The movie doesn’t spend a lot of time on the assassination, it’s more curious about how a series of events in the years leading up to it resulted in the end of the Gucci family’s control of their own brand. How they went from riches to rags -that’s the real death House of Gucci is concerned with. And regardless of what the truth is, the movie feels comprehensive in this. Every player’s perspective is considered or alluded to, you understand them and perhaps sympathize with their position at some point (except Paolo the doofus), and yet there’s never any doubt Patrizia has the most drive, the most gumption -she’s the one needed to keep Gucci afloat, and naturally when that can’t happen, she’s the one to bring it all down. A brilliant, cutthroat character who as played by Lady Gaga is certain to have a long shelf life.

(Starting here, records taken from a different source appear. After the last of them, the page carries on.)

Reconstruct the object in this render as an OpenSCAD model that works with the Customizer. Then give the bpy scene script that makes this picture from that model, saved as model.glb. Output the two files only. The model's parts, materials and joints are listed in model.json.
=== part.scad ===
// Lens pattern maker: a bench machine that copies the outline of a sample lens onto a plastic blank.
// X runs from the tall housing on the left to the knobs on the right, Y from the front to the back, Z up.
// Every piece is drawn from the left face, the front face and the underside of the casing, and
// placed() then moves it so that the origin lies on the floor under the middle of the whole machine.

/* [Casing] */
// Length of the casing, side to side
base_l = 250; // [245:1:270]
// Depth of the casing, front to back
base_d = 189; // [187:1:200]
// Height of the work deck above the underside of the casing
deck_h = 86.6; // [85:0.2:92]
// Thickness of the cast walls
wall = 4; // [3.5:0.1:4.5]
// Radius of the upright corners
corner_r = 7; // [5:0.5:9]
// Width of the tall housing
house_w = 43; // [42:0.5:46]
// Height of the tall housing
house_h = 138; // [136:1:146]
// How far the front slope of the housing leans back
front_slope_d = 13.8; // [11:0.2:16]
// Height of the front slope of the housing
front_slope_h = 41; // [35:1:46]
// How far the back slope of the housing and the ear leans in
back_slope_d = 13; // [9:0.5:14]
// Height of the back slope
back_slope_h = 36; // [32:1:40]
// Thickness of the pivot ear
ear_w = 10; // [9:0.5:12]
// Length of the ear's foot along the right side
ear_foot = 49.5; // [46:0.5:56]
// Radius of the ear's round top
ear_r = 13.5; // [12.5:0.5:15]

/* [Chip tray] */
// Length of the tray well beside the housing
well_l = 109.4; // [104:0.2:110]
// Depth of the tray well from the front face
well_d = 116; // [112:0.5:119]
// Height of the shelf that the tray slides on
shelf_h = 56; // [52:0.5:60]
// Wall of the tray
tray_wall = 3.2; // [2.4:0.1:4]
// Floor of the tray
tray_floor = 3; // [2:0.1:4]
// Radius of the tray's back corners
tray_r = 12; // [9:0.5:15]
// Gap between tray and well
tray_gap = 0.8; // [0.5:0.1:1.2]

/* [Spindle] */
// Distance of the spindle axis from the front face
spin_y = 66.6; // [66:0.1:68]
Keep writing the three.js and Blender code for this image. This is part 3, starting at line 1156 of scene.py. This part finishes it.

House of Gucci is sprawling and weird and a little bit dense, but also funny and sexy and narratively captivating. It’s one of those movies that probably does have a little bit of something for everyone, even if they might not be initially on board with the rest. Like The Last Duel, it’s an ambitious adult-oriented movie unafraid to straddle convention. Its’ performances really give it that special jolt though, and Lady Gaga’s especially. I wish there were more movies like it.